Camping is pretty much a year round activity in Australia and many of us aren’t phased by a little bit of cold weather. We have had a couple of trips where it has been pretty cold – our first trip to Rainbow Beach comes to mind, as well as Stanthorpe which is located in the middle of the Granite Belt and can experience temperatures in the negative during winter. So how do you survive camping in cold weather?
Here are my Top 5 Tips:
There is nothing worse than trying to sleep if you are cold. If you are in a camper trailer you have a slight advantage in that the bed is up off the ground. A good woolen underlay can help insulate against the cold, as can good quality woolen filled doona’s. For the kids, camp stretchers are a better alternative to air mattresses as they get them up off the ground.
We also put mats on the floor and have woolen blankets that go on top of the camp stretchers. If you are using sleeping bags, you need one that is correctly ‘rated’ for the temperatures you are camping in.
A summer weight sleeping bag is not going to do the job if you are camped in the Snowy Mountains in the middle of winter. To find the right sleeping bag for your needs it can be very worthwhile to talk to the people at your local camping store. Most stores have a good range of sleeping bags suitable for all sorts of different weather conditions and can advise you on the best for the type of camping you will be doing.

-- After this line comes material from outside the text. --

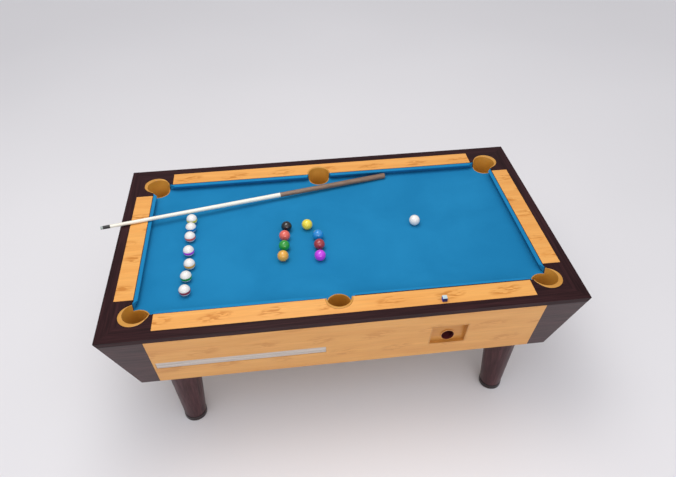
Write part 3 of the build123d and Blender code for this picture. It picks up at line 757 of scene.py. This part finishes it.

If you are going to camp somewhere where you know it will be cold, you want to give some thought to how you position your camper trailer or tent. You will want to take advantage of any sunshine for as long as possible so face the widest part of your trailer towards the north and away from any large trees that will produce shade in the afternoon. This will also allow for any condensation that may have built up overnight to dry out thoroughly.
One of the best things about camping in colder weather is enjoying a camp fire. But whenever you have a fire you must consider the safety aspects of one as well. Never build your camp fire to close to your tent or trailer. You don’t want anything catching on fire from a flying ember, nor do you want to fill your tent up with campfire smoke.
Wood that is green or damp will produce lots of smoke until it drys out. You might consider having a small tarp to throw over your wood to prevent it from getting damp. Make sure that your fire is out before you go to bed. You don’t want it flaring up over night and possibly blowing embers onto your tent whilst you are asleep.
Suitable clothing is the key to keeping yourself warm in cold weather and I think layering is definitely the way to go. That way you can easily add or remove a layer as the need arises. A singlet or thermal style top is a must to put on first. There are some great products out there that fit snugly to your body and help insulate it.
After that you can add layers like jumpers and jackets. A pair of good quality woolen socks are a must as well. They will help keep your feet warm as well as drawing moisture away from your skin. Don’t forget to add a beanie too as body heat can be lost through your head.
If you happen to travel with a furry friend or two, don’t forget their needs in colder weather, especially if they are not used to the cold or are older. Keep them warm with a raised bed, an extra blanket and a doggy jacket. Don’t forget to keep them safe around the campfires.